A Comparison Between Static And Dynamic Inverse Modelling For The Identification Of Orthotropic Elastic Material Parameters
Free (open access)
D. Lecompte, T. Lauwagie, H. Sol, W. Heylen & J. Vantomme
This paper compares two different Mixed Numerical-Experimental Techniques (MNET) to determine the in-plane elastic properties of sheet materials. The first technique (the static method) is based on the inverse analysis of statically loaded perforated specimens. The applied load is measured with a load cell, while Electronic Speckle pattern interferometry is used for the measurement of the entire displacement field. Strains are calculated based on the gradient of the measured displacement field. The second technique (the dynamic method) is a vibration-based MNET. This technique requires the fundamental flexural and torsional frequencies of a set of rectangular beam-shaped specimens as experimental data.
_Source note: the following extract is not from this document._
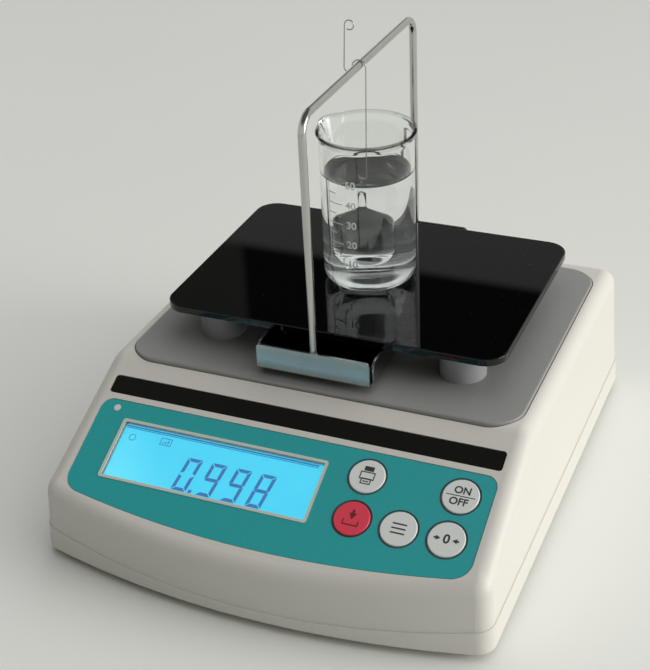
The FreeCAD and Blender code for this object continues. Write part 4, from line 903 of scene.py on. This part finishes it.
def marks_tree(material):
    """Geometry nodes that lay level bars on the beaker's wall: a long one, a short one, and so on."""
    tree = bpy.data.node_groups.new("beaker_marks", "GeometryNodeTree")
    tree.interface.new_socket("Geometry", in_out="OUTPUT", socket_type="NodeSocketGeometry")
    names = ["First height", "Step", "Radius", "Start", "Long sweep", "Short sweep", "Width", "Thickness"]
    for name in names:
        tree.interface.new_socket(name, in_out="INPUT", socket_type="NodeSocketFloat")
    tree.interface.new_socket("Count", in_out="INPUT", socket_type="NodeSocketInt")
    given = tree.nodes.new("NodeGroupInput").outputs
    link = tree.links.new

    def add(kind, **settings):
        made = tree.nodes.new(kind)
        for name, value in settings.items():
            setattr(made, name, value)
        return made

    low = add("ShaderNodeCombineXYZ")
    link(given["First height"], low.inputs["Z"])
    rise = add("ShaderNodeCombineXYZ")
    link(given["Step"], rise.inputs["Z"])
    row = add("GeometryNodeMeshLine")
    link(given["Count"], row.inputs["Count"])
    link(low.outputs[0], row.inputs["Start Location"])
    link(rise.outputs[0], row.inputs["Offset"])
    index = add("GeometryNodeInputIndex")
    odd = add("FunctionNodeIntegerMath", operation="MODULO")
    odd.inputs[1].default_value = 2
    link(index.outputs[0], odd.inputs[0])
    even = add("FunctionNodeCompare", data_type="INT", operation="EQUAL")
    link(odd.outputs[0], even.inputs["A"])
    together = add("GeometryNodeJoinGeometry")
    for sweep, chosen in (("Long sweep", even.outputs[0]), ("Short sweep", odd.outputs[0])):
        arc = add("GeometryNodeCurveArc")
        arc.inputs["Resolution"].default_value = 12
        link(given["Radius"], arc.inputs["Radius"])
        link(given["Start"], arc.inputs["Start Angle"])
        link(given[sweep], arc.inputs["Sweep Angle"])
        copies = add("GeometryNodeInstanceOnPoints")
        link(row.outputs[0], copies.inputs["Points"])
        link(chosen, copies.inputs["Selection"])
        link(arc.outputs[0], copies.inputs["Instance"])
        link(copies.outputs[0], together.inputs[0])
    real = add("GeometryNodeRealizeInstances")
    link(together.outputs[0], real.inputs[0])
    section = add("GeometryNodeCurvePrimitiveQuadrilateral")
    link(given["Thickness"], section.inputs["Width"])
    link(given["Width"], section.inputs["Height"])
    solid = add("GeometryNodeCurveToMesh")
    solid.inputs["Fill Caps"].default_value = True
    link(real.outputs[0], solid.inputs["Curve"])
    link(section.outputs[0], solid.inputs["Profile Curve"])
    finish = add("GeometryNodeSetMaterial")
    finish.inputs["Material"].default_value = material
    link(solid.outputs[0], finish.inputs["Geometry"])
    link(finish.outputs[0], tree.nodes.new("NodeGroupOutput").inputs[0])
    return tree


def grown(name, tree, values):
    """The mesh that a geometry tree makes from its named inputs."""
    holder = bpy.data.objects.new(name, bpy.data.meshes.new(name))
    bpy.context.scene.collection.objects.link(holder)
    modifier = holder.modifiers.new(name, "NODES")
    modifier.node_group = tree
    for socket in tree.interface.items_tree:
        if socket.in_out == "INPUT" and socket.name in values:
            modifier[socket.identifier] = values[socket.name]
    view = bpy.context.evaluated_depsgraph_get()
    mesh = bpy.data.meshes.new_from_object(holder.evaluated_get(view))
    bpy.data.objects.remove(holder)
    return mesh


enamel = white_enamel()
marks = grown("beaker_marks", marks_tree(enamel), {
    "First height": mark_first * mm, "Step": mark_step * mm, "Count": mark_count,
    "Radius": (beaker_radius + mark_out) * mm, "Start": mark_side, "Long sweep": mark_long,
    "Short sweep": mark_short, "Width": mark_width * mm, "Thickness": mark_thickness * mm})
marks.transform(Matrix.Translation(beaker_axis))
piece("beaker_marks", marks, enamel, "beaker")


def round_beaker(turn, across, up, out):
    """A place on the beaker's wall, in millimetres round it, above the plate and out of it."""
    angle = turn + across / beaker_radius
    radius = beaker_radius + figure_out + out
    return beaker_axis + Vector((radius * math.cos(angle), radius * math.sin(angle), up)) * mm


figures = []
for step in range(figure_count):
    height = mark_first + step * 2 * mark_step
    figures += moved(letters(str(10 * (step + 1)), figure_height), 0, height)
upright_line = (mark_side - figure_turn) * beaker_radius
mark_last = mark_first + (mark_count - 1) * mark_step
figures.append(bar_outline(upright_line - upright_half, upright_line + upright_half,
                           mark_first - upright_half, mark_last + upright_half))
piece("beaker_figures",
      joined_mesh("beaker_figures", figures, figure_thickness,
                  lambda x, y, z: round_beaker(figure_turn, x, y, z)),
      enamel, "beaker")


# Test liquid
# Clear water up to the level of the photograph, wetting the glass with a curved edge. It goes
# a little into the wall, so that no air shows between them, and it moves with the beaker.

liquid_level = 48.0
liquid_rise = 2.0
liquid_creep = 5.2
liquid_curve = 2.6
liquid_in_wall = 0.25
liquid_rows = 16
liquid_steps = 160


def liquid_mesh():
    """Flat in the middle and drawn up to the glass at its edge."""
    inner = beaker_radius - beaker_wall + liquid_in_wall
    rounding = foot_rounding - beaker_wall + liquid_in_wall
    low = beaker_floor - liquid_in_wall
    profile = [(0, low)] + arc_points(inner - rounding, low + rounding, rounding, -90, 0, 10)
    profile.append((inner, liquid_level + liquid_rise - 0.1))
    for row in range(liquid_rows + 1):
        share = 1 - row / liquid_rows
        profile.append((inner - liquid_creep * (1 - share),
                        liquid_level + liquid_rise * share ** liquid_curve))
    profile.append((0, liquid_level))
    return turned_mesh("test_liquid", profile, liquid_steps)


liquid = liquid_mesh()
liquid.transform(Matrix.Translation(beaker_axis))
piece("test_liquid", liquid, clear_glass("water", 1.333, (0.985, 0.995, 1.0), (0.93, 0.94, 0.94)), "beaker")


# Sinker
# A fire-polished glass plummet with an eye at its top; its weight in the liquid gives the
# density. Its glass shows only faintly against the water around it.

sinker_low, sinker_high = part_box("sinker")
sinker_axis = Vector(((sinker_low.x + sinker_high.x) / 2, (sinker_low.y + sinker_high.y) / 2, 0))
eye_wire = 0.6
eye_radius = 1.7
neck_height = 6.7
neck_radius = 1.35
neck_round = 1.2
cone_height = 5.9
shoulder_round = 4.0
base_round = 2.5
neck_end = [(neck_radius, 1.9), (0.7, 1.5), (0, 1.4)]
sinker_steps = 96
eye_around = 48
eye_across = 16


def sinker_mesh():
    """Rounded base, straight side, coned shoulder and thin neck, turned; then the eye."""
    body_radius = (sinker_high.x - sinker_low.x) / 2 / mm
    low = sinker_low.z / mm
    eye_z = sinker_high.z / mm - eye_radius - eye_wire
    cone_top = eye_z - eye_radius - neck_height
    bend = 90 - math.degrees(math.atan2(cone_height, body_radius - neck_radius))
    share = math.tan(math.radians(bend / 2))
    profile = [(0, low), *arc_points(body_radius - base_round, low + base_round, base_round, -90, 0, 8),
               *arc_points(body_radius - shoulder_round, cone_top - cone_height - shoulder_round * share,
                           shoulder_round, 0, bend, 10),
               *arc_points(neck_radius + neck_round, cone_top + neck_round * share, neck_round,
                           180 + bend, 180, 6),
               *[(radius, eye_z - below) for radius, below in neck_end]]
    mesh = turned_mesh("sinker_glass", profile, sinker_steps)
    shape = bmesh.new()
    shape.from_mesh(mesh)
    rings = []
    for step in range(eye_around):
        a = 2 * math.pi * step / eye_around
        ring = []
        for turn in range(eye_across):
            b = 2 * math.pi * turn / eye_across
            far = eye_radius + eye_wire * math.cos(b)
            ring.append(shape.verts.new(Vector((eye_wire * math.sin(b), far * math.cos(a),
                                                eye_z + far * math.sin(a))) * mm))
        rings.append(ring)
    for step in range(eye_around):
        here, after = rings[step], rings[(step + 1) % eye_around]
        for turn in range(eye_across):
            far = (turn + 1) % eye_across
            shape.faces.new((here[turn], here[far], after[far], after[turn])).smooth = True
    bmesh.ops.recalc_face_normals(shape, faces=shape.faces)
    shape.to_mesh(mesh)
    shape.free()
    mesh.transform(Matrix.Translation(sinker_axis))
    return mesh


sinker_glass = piece("sinker_glass", sinker_mesh(),
                     clear_glass("sinker_clear", 1.12, (0.97, 0.985, 0.98), (0.9, 0.91, 0.9)),
                     "sinker")
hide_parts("sinker")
The resonant frequencies are obtained by exciting the test samples acoustically and capturing the vibration response with a laser Doppler vibrometer. In the numerical phase of both techniques, the orthotropic material parameters are identified by simultaneously updating the elastic properties of the finite element models of the test specimens. The updating process is driven by the least-squares minimisation of the differences between the measured and the calculated strains for the first technique and resonant frequencies for the second technique. Keywords: inverse modelling, parameter identification, elastic behaviour, sheet materials.
inverse modelling, parameter identification, elastic behaviour, sheet materials.